Even so, fans sometimes buy tickets to his concerts based on their enjoyment of a tune that likely won’t ever win any honors: “Gobble Gobble.” “Gobble Gobble” is one of several popular silly songs West has written over the years. “Quarantine Life” (2.7 million YouTube views) expressed the feelings of lonely Americans in April 2020: “I think I might have had a birthday, but I don’t know what month it is.”

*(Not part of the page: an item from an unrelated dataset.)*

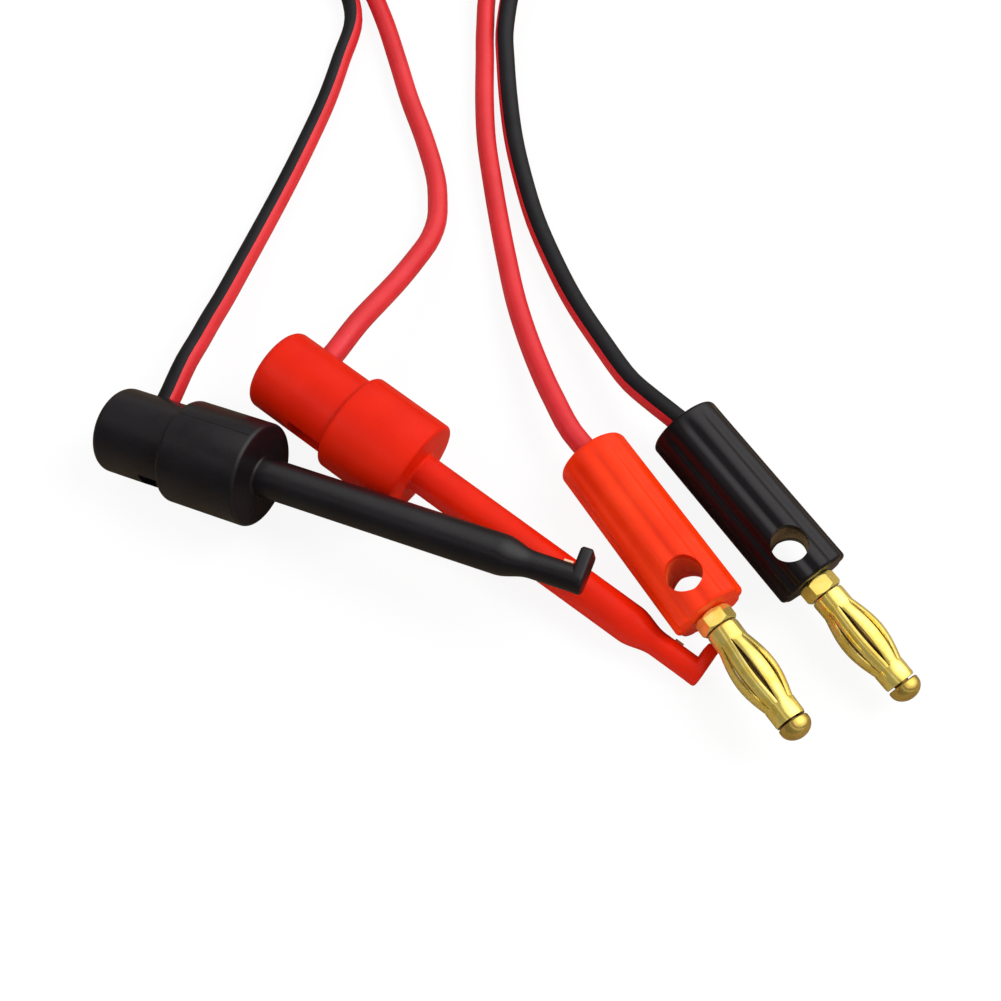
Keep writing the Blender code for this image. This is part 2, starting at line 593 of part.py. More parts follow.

The official video for the Thanksgiving-themed “silly song” was released in fall 2020 and has tallied 3 million YouTube views. West began singing silly songs when he was a new artist and didn’t have a record deal. “I was an independent artist traveling around playing college campuses, and a lot of times the colleges would set me up in an area of the campus where there really wasn’t an audience,” West related. “People were just walking by and so I would play my normal songs, and maybe one or two people would come. And then to try to get people’s attention, I would just start making up a song about some college kid who, you know, was stuffing doughnuts in his face or something. … And the crowd would start to gather. And I always remembered that."